Thursday, August 14, 2008

Not Ready to Let Go


I woke up this morning with knots in my stomach. When I tell you why you are going to think I am crazy, but I am very serious. School starts in only four short days and I am nowhere near ready(emotionally) to let my kids go. I have to say that my kids have been great this summer. They have gotten along pretty well and we haven't had too many fights. We have had our moments, but they have been few and far between. I have adjusted to having Cassidy gone all day because we have been doing it for four years now, but this year I am being dealt a double whammy! This year I send my twins to school ALL DAY! Kindergarten was great last year. They were gone all morning, and I could run errands and do things around the house without having to bore them with all that stuff. Then I would eagerly look forward to them coming home in time to have lunch with me and they would be here with me all afternoon. It really was the ideal situation.
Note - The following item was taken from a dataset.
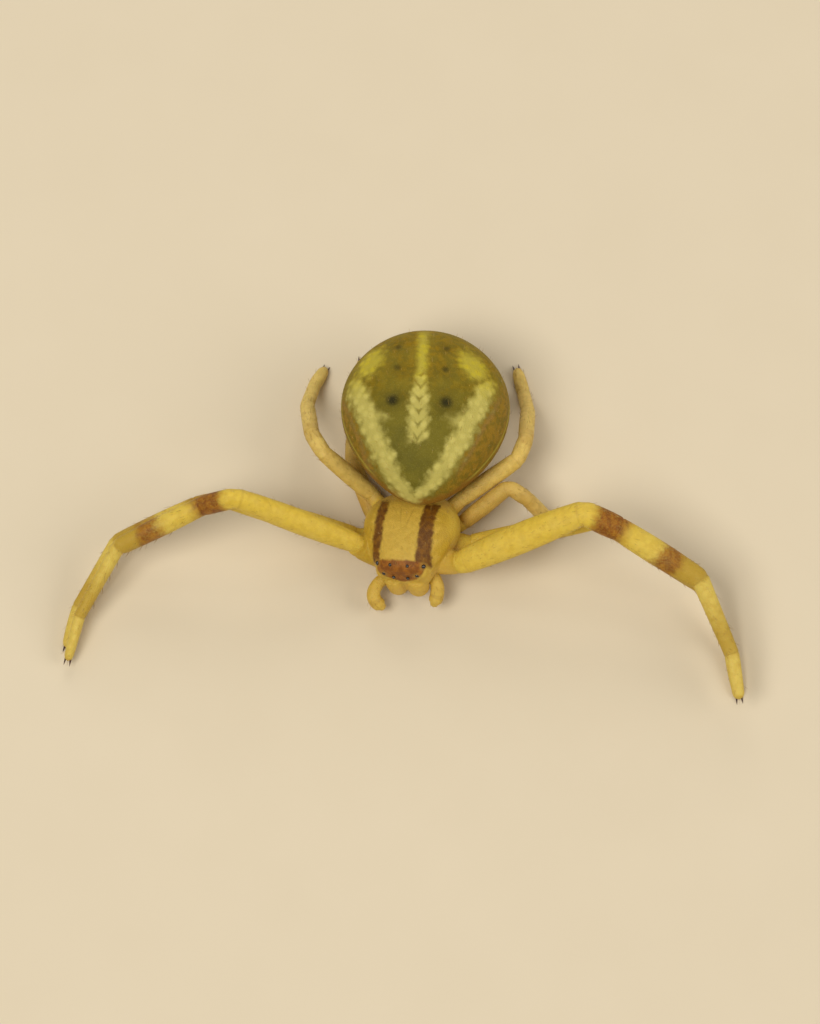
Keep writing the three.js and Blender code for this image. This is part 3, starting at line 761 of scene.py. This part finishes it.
# Places along a limb count its seven lengths: 2 to 3 is the thigh, 3 the knee, 4 the shin, 5 and 6 the foot
limbFinish = {
    "knee": ((3.14, 3.46), (3.98, 4.18)), "shin": ((4.4, 4.56), (4.66, 4.8)),
    "shinEnd": ((4.6, 4.7), (4.96, 5.04)), "footEnd": ((5.15, 5.8), (5.95, 6.1)),
    "faint": ((3.5, 3.7), (4.1, 4.25)),
    "colours": {
        "thigh": (0.72, 0.51, 0.062), "thighEnd": (0.74, 0.53, 0.058), "foot": (0.7, 0.53, 0.1),
        "third": (0.5, 0.3, 0.045), "fourth": (0.7, 0.49, 0.11), "hindFoot": (0.74, 0.54, 0.15),
        "palp": (0.63, 0.42, 0.065), "shade": (0.5, 0.3, 0.022), "hindShade": (0.38, 0.23, 0.035),
        "light": (0.7, 0.52, 0.11), "rust": (0.21, 0.06, 0.002), "rustLight": (0.33, 0.12, 0.004),
        "ankle": (0.42, 0.25, 0.014), "joint": (0.33, 0.17, 0.02), "speck": (0.78, 0.6, 0.18),
    },
}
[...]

Now, my days will be empty without them here. However, it is really ironic that I feel this way. When the boys were first born it was a really stressful time for me. I was really overwhelmed. I remember thinking I couldn't wait till they were older and easier and would be gone to school all day and then I could have some time to myself. Well that time has come a lot faster than I had hoped and I wish I could take back those words and even a few years.

3 comments:

Kelly said...

Life moves forward, doesn't it? I guess that's why we have to treasure each moment while we have it. I LOVE this picture of you and your boys. They will do great, and so will you. Ethan will love having you to himself. Enjoy.

Anonymous said...

Great post, Mom!! I'll miss you alot!

Jenna said...

What a cute picture. I can't believe they are going to 1st grade. I still remember holding them when they were babies. You're such a good mom. I will probably be pushing mine out the door!